>>>>>

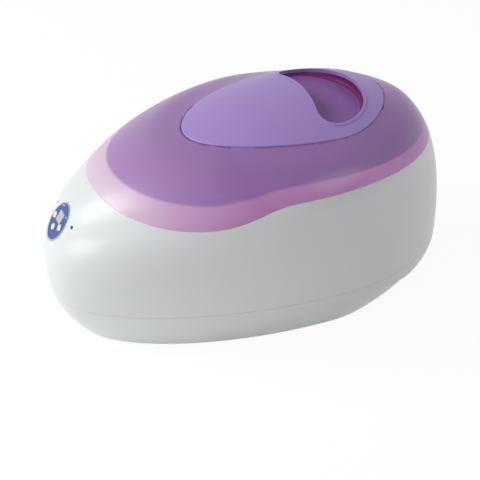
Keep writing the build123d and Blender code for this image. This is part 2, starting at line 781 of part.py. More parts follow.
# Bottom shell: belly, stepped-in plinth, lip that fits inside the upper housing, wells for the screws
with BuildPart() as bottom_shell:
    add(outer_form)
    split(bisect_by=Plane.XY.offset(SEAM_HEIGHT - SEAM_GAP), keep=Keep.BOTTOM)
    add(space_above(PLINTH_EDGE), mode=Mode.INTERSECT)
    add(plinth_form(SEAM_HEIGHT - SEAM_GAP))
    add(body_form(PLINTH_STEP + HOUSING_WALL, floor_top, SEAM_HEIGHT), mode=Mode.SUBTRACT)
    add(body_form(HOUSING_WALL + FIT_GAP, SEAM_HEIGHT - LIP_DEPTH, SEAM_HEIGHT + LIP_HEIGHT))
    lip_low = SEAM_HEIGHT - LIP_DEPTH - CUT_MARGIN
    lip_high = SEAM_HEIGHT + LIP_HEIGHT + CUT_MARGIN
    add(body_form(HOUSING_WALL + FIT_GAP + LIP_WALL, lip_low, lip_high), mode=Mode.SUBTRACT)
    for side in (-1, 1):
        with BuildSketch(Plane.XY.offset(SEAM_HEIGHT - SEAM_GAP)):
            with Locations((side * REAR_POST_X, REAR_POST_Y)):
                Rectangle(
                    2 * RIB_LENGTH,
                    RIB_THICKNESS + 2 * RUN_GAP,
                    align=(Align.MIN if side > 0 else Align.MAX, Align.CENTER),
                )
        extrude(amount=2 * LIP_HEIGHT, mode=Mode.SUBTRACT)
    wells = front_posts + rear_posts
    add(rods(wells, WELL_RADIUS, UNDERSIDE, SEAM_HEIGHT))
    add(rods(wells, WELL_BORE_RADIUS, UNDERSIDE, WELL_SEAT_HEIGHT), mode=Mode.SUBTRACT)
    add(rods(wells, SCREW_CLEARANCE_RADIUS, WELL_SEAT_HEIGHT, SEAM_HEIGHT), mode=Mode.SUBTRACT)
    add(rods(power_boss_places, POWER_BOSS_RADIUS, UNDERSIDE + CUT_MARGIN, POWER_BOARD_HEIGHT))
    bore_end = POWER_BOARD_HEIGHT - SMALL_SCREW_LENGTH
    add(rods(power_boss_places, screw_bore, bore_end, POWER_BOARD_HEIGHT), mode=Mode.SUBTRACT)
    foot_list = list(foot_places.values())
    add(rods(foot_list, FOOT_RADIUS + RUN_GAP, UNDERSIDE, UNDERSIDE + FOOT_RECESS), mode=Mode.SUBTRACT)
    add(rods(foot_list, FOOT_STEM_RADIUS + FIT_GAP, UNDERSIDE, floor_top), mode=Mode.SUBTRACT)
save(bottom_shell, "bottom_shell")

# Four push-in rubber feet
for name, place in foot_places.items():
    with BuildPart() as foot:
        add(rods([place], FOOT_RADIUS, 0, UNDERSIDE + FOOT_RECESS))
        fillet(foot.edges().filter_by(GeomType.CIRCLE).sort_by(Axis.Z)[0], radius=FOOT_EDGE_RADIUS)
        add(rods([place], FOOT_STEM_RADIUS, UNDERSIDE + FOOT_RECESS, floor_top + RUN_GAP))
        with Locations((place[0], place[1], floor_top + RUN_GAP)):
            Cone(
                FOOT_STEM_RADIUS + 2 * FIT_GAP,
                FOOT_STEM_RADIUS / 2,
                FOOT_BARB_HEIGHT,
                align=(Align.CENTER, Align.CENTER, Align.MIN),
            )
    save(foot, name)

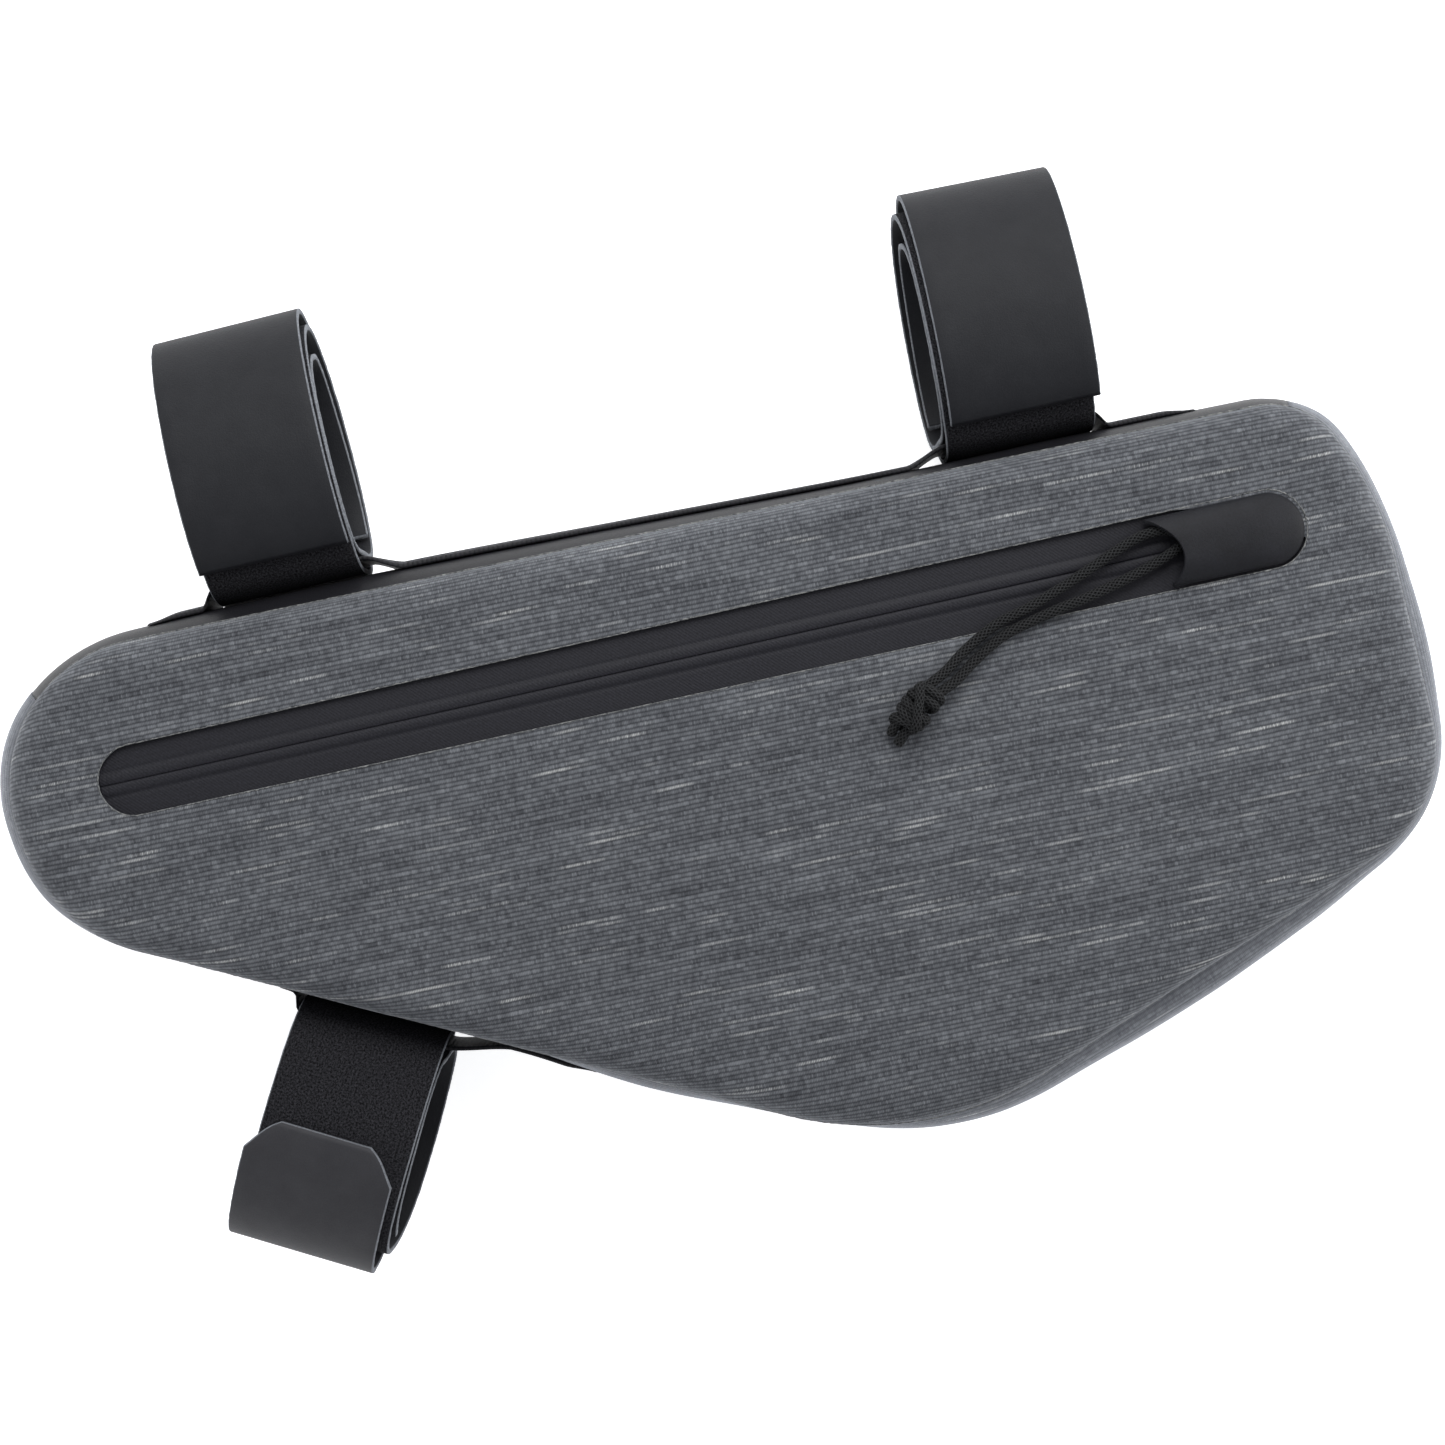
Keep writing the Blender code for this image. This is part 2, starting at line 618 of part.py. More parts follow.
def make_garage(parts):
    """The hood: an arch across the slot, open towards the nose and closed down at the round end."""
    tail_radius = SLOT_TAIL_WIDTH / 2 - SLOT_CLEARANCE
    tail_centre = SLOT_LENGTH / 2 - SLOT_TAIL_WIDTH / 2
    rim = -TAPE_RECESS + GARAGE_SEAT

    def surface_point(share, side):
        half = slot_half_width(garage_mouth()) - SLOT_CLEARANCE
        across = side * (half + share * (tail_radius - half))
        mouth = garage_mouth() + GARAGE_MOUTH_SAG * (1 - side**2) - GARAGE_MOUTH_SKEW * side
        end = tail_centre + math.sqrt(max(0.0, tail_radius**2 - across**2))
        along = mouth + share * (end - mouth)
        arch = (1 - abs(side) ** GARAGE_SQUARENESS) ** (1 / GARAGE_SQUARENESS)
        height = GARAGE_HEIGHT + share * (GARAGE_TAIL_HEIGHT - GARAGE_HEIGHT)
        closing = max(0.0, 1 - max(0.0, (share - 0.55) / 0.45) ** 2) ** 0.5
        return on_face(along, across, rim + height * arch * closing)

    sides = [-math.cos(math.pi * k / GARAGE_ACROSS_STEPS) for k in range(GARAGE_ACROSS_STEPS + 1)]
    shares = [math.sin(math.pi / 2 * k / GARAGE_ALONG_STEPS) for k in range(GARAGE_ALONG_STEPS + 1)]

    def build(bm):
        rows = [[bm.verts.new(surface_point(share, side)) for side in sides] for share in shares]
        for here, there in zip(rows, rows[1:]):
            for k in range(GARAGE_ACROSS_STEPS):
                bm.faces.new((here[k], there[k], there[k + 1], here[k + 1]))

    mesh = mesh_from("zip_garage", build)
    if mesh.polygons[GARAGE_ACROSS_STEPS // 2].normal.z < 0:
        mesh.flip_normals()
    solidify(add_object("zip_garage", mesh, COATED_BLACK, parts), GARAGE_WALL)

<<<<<

> [Required work]:
Go through the entries and repeat each one exactly.

> [Correct output]:
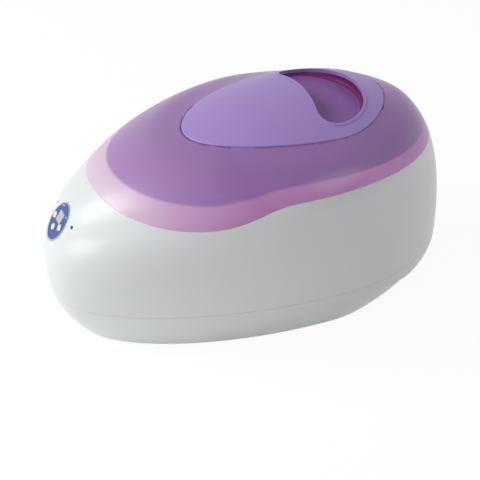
Keep writing the build123d and Blender code for this image. This is part 2, starting at line 781 of part.py. More parts follow.
# Bottom shell: belly, stepped-in plinth, lip that fits inside the upper housing, wells for the screws
with BuildPart() as bottom_shell:
    add(outer_form)
    split(bisect_by=Plane.XY.offset(SEAM_HEIGHT - SEAM_GAP), keep=Keep.BOTTOM)
    add(space_above(PLINTH_EDGE), mode=Mode.INTERSECT)
    add(plinth_form(SEAM_HEIGHT - SEAM_GAP))
    add(body_form(PLINTH_STEP + HOUSING_WALL, floor_top, SEAM_HEIGHT), mode=Mode.SUBTRACT)
    add(body_form(HOUSING_WALL + FIT_GAP, SEAM_HEIGHT - LIP_DEPTH, SEAM_HEIGHT + LIP_HEIGHT))
    lip_low = SEAM_HEIGHT - LIP_DEPTH - CUT_MARGIN
    lip_high = SEAM_HEIGHT + LIP_HEIGHT + CUT_MARGIN
    add(body_form(HOUSING_WALL + FIT_GAP + LIP_WALL, lip_low, lip_high), mode=Mode.SUBTRACT)
    for side in (-1, 1):
        with BuildSketch(Plane.XY.offset(SEAM_HEIGHT - SEAM_GAP)):
            with Locations((side * REAR_POST_X, REAR_POST_Y)):
                Rectangle(
                    2 * RIB_LENGTH,
                    RIB_THICKNESS + 2 * RUN_GAP,
                    align=(Align.MIN if side > 0 else Align.MAX, Align.CENTER),
                )
        extrude(amount=2 * LIP_HEIGHT, mode=Mode.SUBTRACT)
    wells = front_posts + rear_posts
    add(rods(wells, WELL_RADIUS, UNDERSIDE, SEAM_HEIGHT))
    add(rods(wells, WELL_BORE_RADIUS, UNDERSIDE, WELL_SEAT_HEIGHT), mode=Mode.SUBTRACT)
    add(rods(wells, SCREW_CLEARANCE_RADIUS, WELL_SEAT_HEIGHT, SEAM_HEIGHT), mode=Mode.SUBTRACT)
    add(rods(power_boss_places, POWER_BOSS_RADIUS, UNDERSIDE + CUT_MARGIN, POWER_BOARD_HEIGHT))
    bore_end = POWER_BOARD_HEIGHT - SMALL_SCREW_LENGTH
    add(rods(power_boss_places, screw_bore, bore_end, POWER_BOARD_HEIGHT), mode=Mode.SUBTRACT)
    foot_list = list(foot_places.values())
    add(rods(foot_list, FOOT_RADIUS + RUN_GAP, UNDERSIDE, UNDERSIDE + FOOT_RECESS), mode=Mode.SUBTRACT)
    add(rods(foot_list, FOOT_STEM_RADIUS + FIT_GAP, UNDERSIDE, floor_top), mode=Mode.SUBTRACT)
save(bottom_shell, "bottom_shell")

# Four push-in rubber feet
for name, place in foot_places.items():
    with BuildPart() as foot:
        add(rods([place], FOOT_RADIUS, 0, UNDERSIDE + FOOT_RECESS))
        fillet(foot.edges().filter_by(GeomType.CIRCLE).sort_by(Axis.Z)[0], radius=FOOT_EDGE_RADIUS)
        add(rods([place], FOOT_STEM_RADIUS, UNDERSIDE + FOOT_RECESS, floor_top + RUN_GAP))
        with Locations((place[0], place[1], floor_top + RUN_GAP)):
            Cone(
                FOOT_STEM_RADIUS + 2 * FIT_GAP,
                FOOT_STEM_RADIUS / 2,
                FOOT_BARB_HEIGHT,
                align=(Align.CENTER, Align.CENTER, Align.MIN),
            )
    save(foot, name)

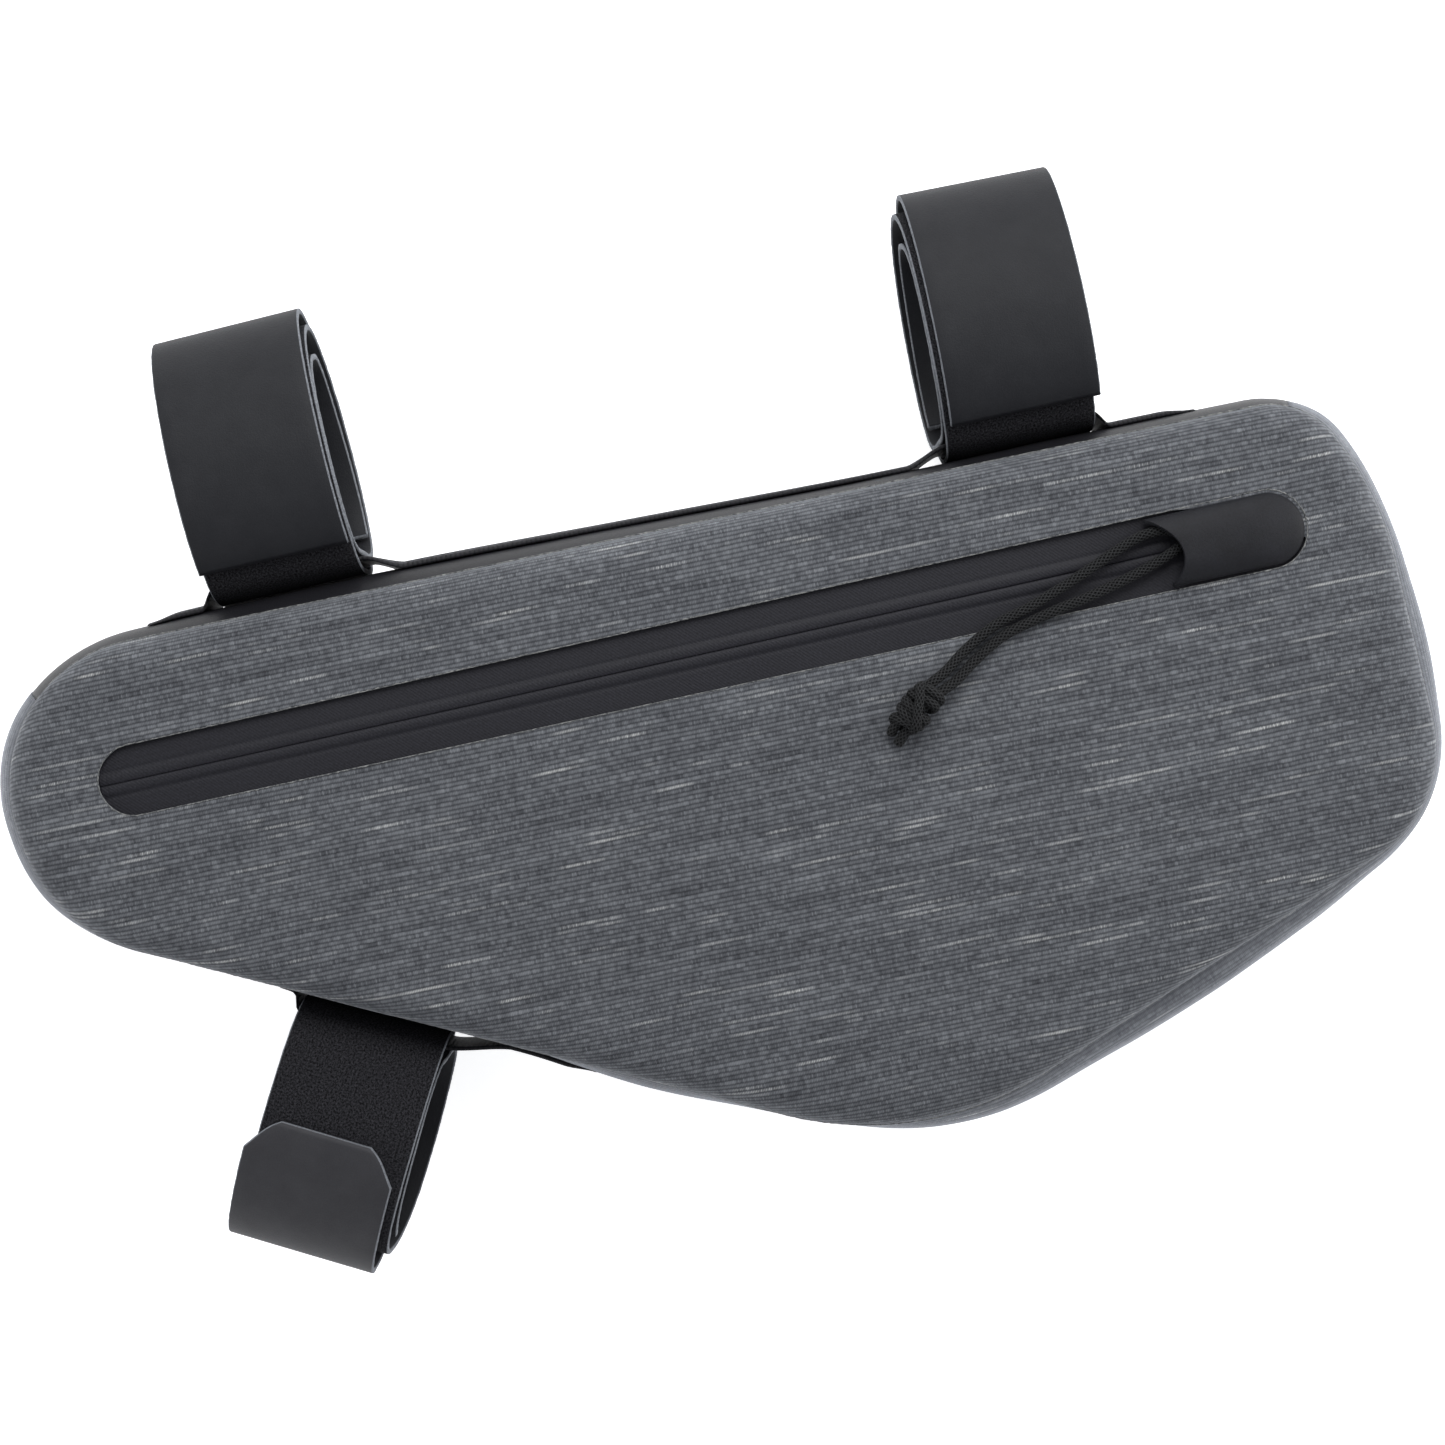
Keep writing the Blender code for this image. This is part 2, starting at line 618 of part.py. More parts follow.
def make_garage(parts):
    """The hood: an arch across the slot, open towards the nose and closed down at the round end."""
    tail_radius = SLOT_TAIL_WIDTH / 2 - SLOT_CLEARANCE
    tail_centre = SLOT_LENGTH / 2 - SLOT_TAIL_WIDTH / 2
    rim = -TAPE_RECESS + GARAGE_SEAT

    def surface_point(share, side):
        half = slot_half_width(garage_mouth()) - SLOT_CLEARANCE
        across = side * (half + share * (tail_radius - half))
        mouth = garage_mouth() + GARAGE_MOUTH_SAG * (1 - side**2) - GARAGE_MOUTH_SKEW * side
        end = tail_centre + math.sqrt(max(0.0, tail_radius**2 - across**2))
        along = mouth + share * (end - mouth)
        arch = (1 - abs(side) ** GARAGE_SQUARENESS) ** (1 / GARAGE_SQUARENESS)
        height = GARAGE_HEIGHT + share * (GARAGE_TAIL_HEIGHT - GARAGE_HEIGHT)
        closing = max(0.0, 1 - max(0.0, (share - 0.55) / 0.45) ** 2) ** 0.5
        return on_face(along, across, rim + height * arch * closing)

    sides = [-math.cos(math.pi * k / GARAGE_ACROSS_STEPS) for k in range(GARAGE_ACROSS_STEPS + 1)]
    shares = [math.sin(math.pi / 2 * k / GARAGE_ALONG_STEPS) for k in range(GARAGE_ALONG_STEPS + 1)]

    def build(bm):
        rows = [[bm.verts.new(surface_point(share, side)) for side in sides] for share in shares]
        for here, there in zip(rows, rows[1:]):
            for k in range(GARAGE_ACROSS_STEPS):
                bm.faces.new((here[k], there[k], there[k + 1], here[k + 1]))

    mesh = mesh_from("zip_garage", build)
    if mesh.polygons[GARAGE_ACROSS_STEPS // 2].normal.z < 0:
        mesh.flip_normals()
    solidify(add_object("zip_garage", mesh, COATED_BLACK, parts), GARAGE_WALL)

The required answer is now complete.